先日からうちの店で働いてくれている、新人アルバイトさん。彼女はとても元気が良く、愛想も良いかわいい女の子だ。小柄なのに声も大きいし、教えた仕事の要領も良く期待のホープである。休憩時間も他のバイトくんやパートさんと絶えず笑いながら話をしていて評判も良く、屈託のない笑顔は彼女の最高の魅力だと思う。
しかし先日、彼女と一緒に仕事をしている時、俺は気付いてしまったのだ。彼女の手首に、痛々しい無数の切り傷があることを。しかもそれは、おそらく鋭い刃物によって彼女自らの手で作ったものであることを。「あ、リストカッターなんだ…」。言葉にこそ出さなかったが、ココロの中でそうつぶやいた俺はショックを受けてしまった。実際、リストカッターの存在を知らなかったわけではない。でもこんな身近にそんな人がいるなんて考えもしなかったし、生々しいリストカットの傷跡を目の当たりにしたのは初めてだった。
普段は明るく悩み事なんて全然ないように見える彼女にも、きっとたくさんの悩みがあるのかもしれない。長野の片田舎から上京してきてひとり暮らしをする中、彼女のココロのうちだけじゃどうにもならない問題も抱えているんだろう。そんな不安や苛立ちやもやもやを、自分の手首を傷つける行為によってなんとか処理しようと努力しているのかもしれない。そして彼女は好きなタレントの話なんかをしながら、いつものように曇りのない魅力的な笑顔で笑っていた。
友人から、メールをもらった。
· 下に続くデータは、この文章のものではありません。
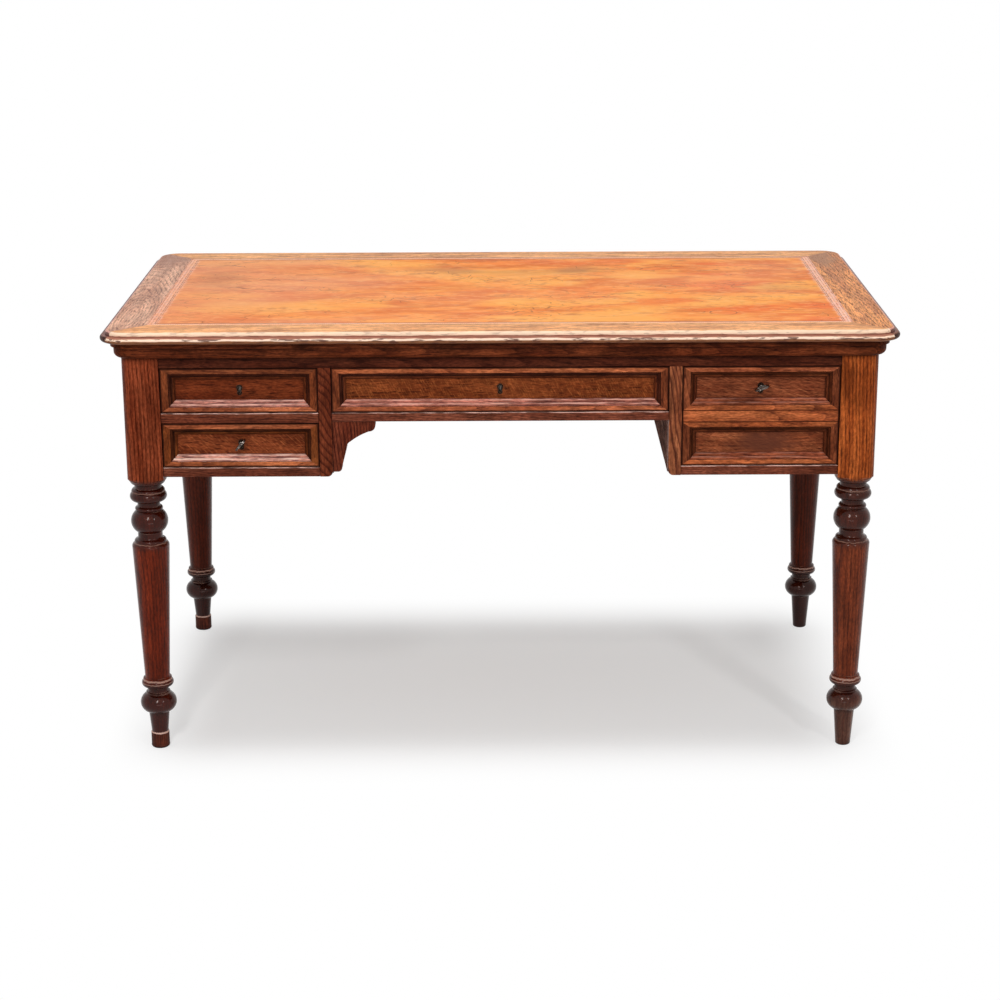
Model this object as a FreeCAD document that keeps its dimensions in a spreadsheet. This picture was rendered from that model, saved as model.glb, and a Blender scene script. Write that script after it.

俺を励ます文章の中で、彼女もまたリストカッターだということを告白してくれた。彼女の言葉は、とても力強く説得力があったけれど。俺はどんなに悩んだって落ち込んだって、自分を傷つける自虐的な行為をすることはできない。そんな勇気すらない。リストカットなんて俺には到底できないやり方だけど、それで希望が見えてくるのなら、けして悪いことじゃないのかもしれない。